Researchers at the University of Florida and Xhale are taking a different approach: they’re utilizing an off-the-shelf breath analyzer to confirm if a patient has taken her pills. The technique is straightforward. After a patient takes a pill, she breathes into a strawlike tube on the analyzer, which detects a compound in the medication. Instead of looking for the presence of complex and varying drugs, the researchers put an FDA-approved compound–an alcohol called 2-butanol–in the pills that they used during testing. Enzymes in the stomach convert the alcohol into a gas, which is what the device detects. The premise is that if the system proves useful, a wide range of drugs could be reformulated to include the alcohol.
The analyzer was originally developed for the military to test the surrounding air for agents of chemical warfare, says Richard Melker, a University of Florida professor and chief technology officer at Xhale. The team modified the device to add the straw and detect the alcohol. The screen on the front of the box provides instructions on which buttons to press and when to breathe into the straw. It also records the presence or absence of the telltale gas, as well as the time. The user can then upload this information from the device on a USB port and take it to a health-care provider.

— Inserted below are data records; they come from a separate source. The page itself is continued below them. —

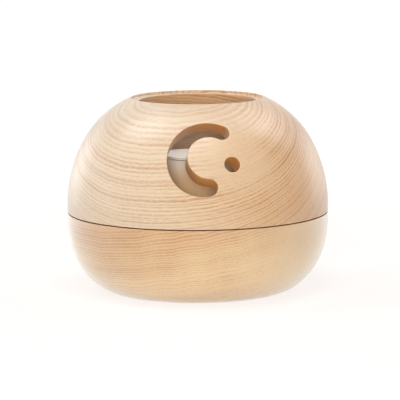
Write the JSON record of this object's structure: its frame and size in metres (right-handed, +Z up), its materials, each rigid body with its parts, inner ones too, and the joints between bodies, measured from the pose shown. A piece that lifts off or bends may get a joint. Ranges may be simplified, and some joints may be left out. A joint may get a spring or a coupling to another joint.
{
  "type": "yarn bowl",
  "caption": "Turned wooden yarn bowl: a dome with a hooked yarn slot and a feed hole lifts off a shallow lower bowl round a turning core.",
  "frame": {"origin": "middle of the foot, on the surface that the bowl stands on", "axes": "+Z up along the turning axis; -Y towards the side with the yarn slot; +X to the right seen from that side"},
  "size_m": [0.15, 0.15, 0.111],
  "materials": {
    "ash_lower": "pale ash, turned and sanded smooth, satin oil",
    "ash_upper": "pale ash, turned and sanded smooth, satin oil",
    "steel": "ground steel pin",
    "nylon": "natural nylon",
    "core_white": "off-white, smooth, matt",
    "felt": "pressed wool felt"
  },
  "bodies": {
    "base": {"lower_bowl": "ash_lower", "core_pin": "steel", "core_washer": "nylon", "base_felt": "felt"},
    "dome": {"upper_dome": "ash_upper"},
    "core": {"core_tube": "core_white", "core_cap": "core_white"}
  },
  "joints": [
    {"name": "dome_lift", "type": "slide", "parent": "base", "child": "dome", "axis": [0, 0, 1], "range_m": [0, 0.05]},
    {"name": "core_spin", "type": "hinge", "parent": "base", "child": "core", "pos_m": [0, 0, 0.0133], "axis": [0, 0, 1], "continuous": true}
  ]
}
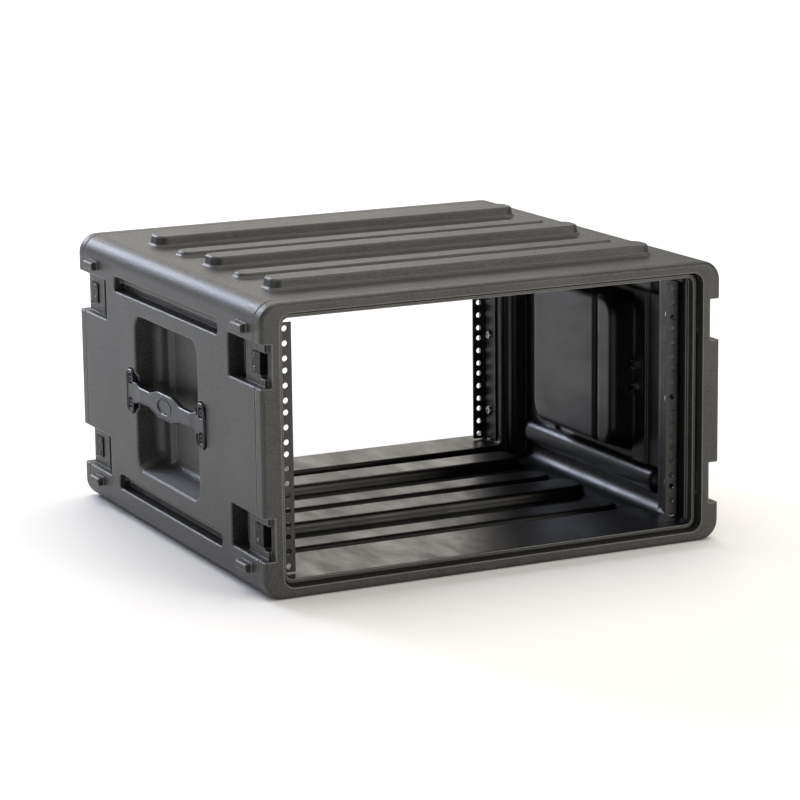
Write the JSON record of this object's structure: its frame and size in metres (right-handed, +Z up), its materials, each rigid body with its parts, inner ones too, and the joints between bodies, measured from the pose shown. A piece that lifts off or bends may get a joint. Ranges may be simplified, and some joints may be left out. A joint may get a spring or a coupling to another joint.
{
  "type": "rack case",
  "caption": "Moulded shock-resistant case with steel rack rails at both open ends, strap handles at the sides and stacking ribs on top.",
  "frame": {"origin": "centre of the footprint, on the surface the case stands on", "axes": "+X to the right seen from the front, -Y out of the front opening, +Z up"},
  "size_m": [0.563, 0.5286, 0.3245],
  "materials": {
    "shell": "pebbled moulded polyethylene",
    "seal": "matt",
    "rail": "black powder coat",
    "zinc": "bright zinc plate",
    "brass_insert": "plain",
    "strap": "semi-gloss flexible plastic",
    "keeper": "dark plated steel",
    "screw_black": "black oxide"
  },
  "bodies": {
    "case": {"case_shell": "shell", "rim_seal_front": "seal", "rim_seal_rear": "seal", "rail_front_right": "rail", "rail_screws_front_right": "zinc", "rail_inserts_front_right": "brass_insert", "handle_end_front_right": "strap", "handle_backing_plate_front_right": "rail", "latch_keeper_front_right_lower": "keeper", "latch_keeper_front_right_upper": "keeper", "keeper_rivets_front_right": "zinc", "rail_rear_right": "rail", "rail_screws_rear_right": "zinc", "rail_inserts_rear_right": "brass_insert", "handle_end_rear_right": "strap", "handle_backing_plate_rear_right": "rail", "latch_keeper_rear_right_lower": "keeper", "latch_keeper_rear_right_upper": "keeper", "keeper_rivets_rear_right": "zinc", "handle_screws_right": "screw_black", "handle_washers_right": "zinc", "handle_nuts_right": "zinc", "rail_front_left": "rail", "rail_screws_front_left": "zinc", "rail_inserts_front_left": "brass_insert", "handle_end_front_left": "strap", "handle_backing_plate_front_left": "rail", "latch_keeper_front_left_lower": "keeper", "latch_keeper_front_left_upper": "keeper", "keeper_rivets_front_left": "zinc", "rail_rear_left": "rail", "rail_screws_rear_left": "zinc", "rail_inserts_rear_left": "brass_insert", "handle_end_rear_left": "strap", "handle_backing_plate_rear_left": "rail", "latch_keeper_rear_left_lower": "keeper", "latch_keeper_rear_left_upper": "keeper", "keeper_rivets_rear_left": "zinc", "handle_screws_left": "screw_black", "handle_washers_left": "zinc", "handle_nuts_left": "zinc"},
    "grip_left": {"handle_grip_left": "strap"},
    "grip_right": {"handle_grip_right": "strap"}
  },
  "joints": [
    {"name": "grip_left_bow", "type": "slide", "parent": "case", "child": "grip_left", "axis": [-1, 0, 0], "range_m": [0, 0.02], "stiffness_N_per_m": 400},
    {"name": "grip_right_bow", "type": "slide", "parent": "case", "child": "grip_right", "axis": [1, 0, 0], "range_m": [0, 0.02], "stiffness_N_per_m": 400}
  ]
}
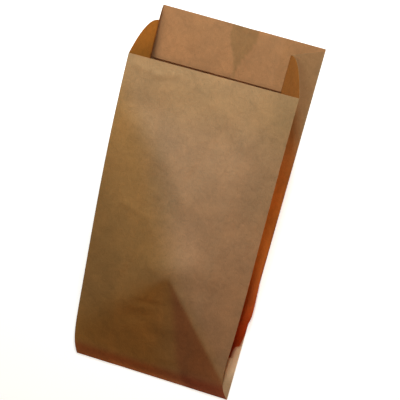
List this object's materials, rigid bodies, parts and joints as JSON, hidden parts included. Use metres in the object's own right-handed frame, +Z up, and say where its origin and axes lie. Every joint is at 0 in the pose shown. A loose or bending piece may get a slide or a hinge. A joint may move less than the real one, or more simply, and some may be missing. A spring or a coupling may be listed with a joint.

Currently, the device is targeted toward pharmaceutical companies, which have no way to tell for sure if participants in clinical trials are taking the medicine as required. Ensuring drug compliance may make clinical trials more effective, says Melker, particularly because participants paid to take the medicine may not be honest if they skip doses. “We believe that having quality data will dramatically decrease the cost of trials, and that the drugs approved by the FDA would be safer,” says Melker.
A successful means of measuring drug compliance is needed, agrees Martin Hirsch, a professor of medicine at Harvard Medical School. “The number-one reason for failure of therapy in HIV infection is poor adherence,” he says.
Mallory Johnson, an associate professor of medicine at the University of California, San Francisco, who works on patient adherence at the Center for AIDS Prevention Studies, says that most doctors use self-reporting to monitor adherence, in addition to using compartmentalized pill organizers and pharmaceutical records. Researchers sometimes use pill bottles with sensors on the lid that indicate each time the bottle is opened. But this method doesn’t always work, says Johnson, because often patients don’t carry around the whole bottle. Attempts to remind people to take pills, such as text messages or phone calls, haven’t been shown to be extremely effective either. “Behavioral reminders are important, but not enough,” says Johnson. He adds that people tend to overestimate how much they comply with taking medicine. “I think we absolutely need innovative approaches for measuring adherence,” says Johnson, who was not involved in the Xhale project. “I imagine this [device] being particularly useful in controlled clinical trials, where it’s critical to know whether someone took doses of medicine.” But for individuals who have difficulty following medical regimens, he’s not sure it will help. He points out that “you still rely on someone being adherent on using this device.”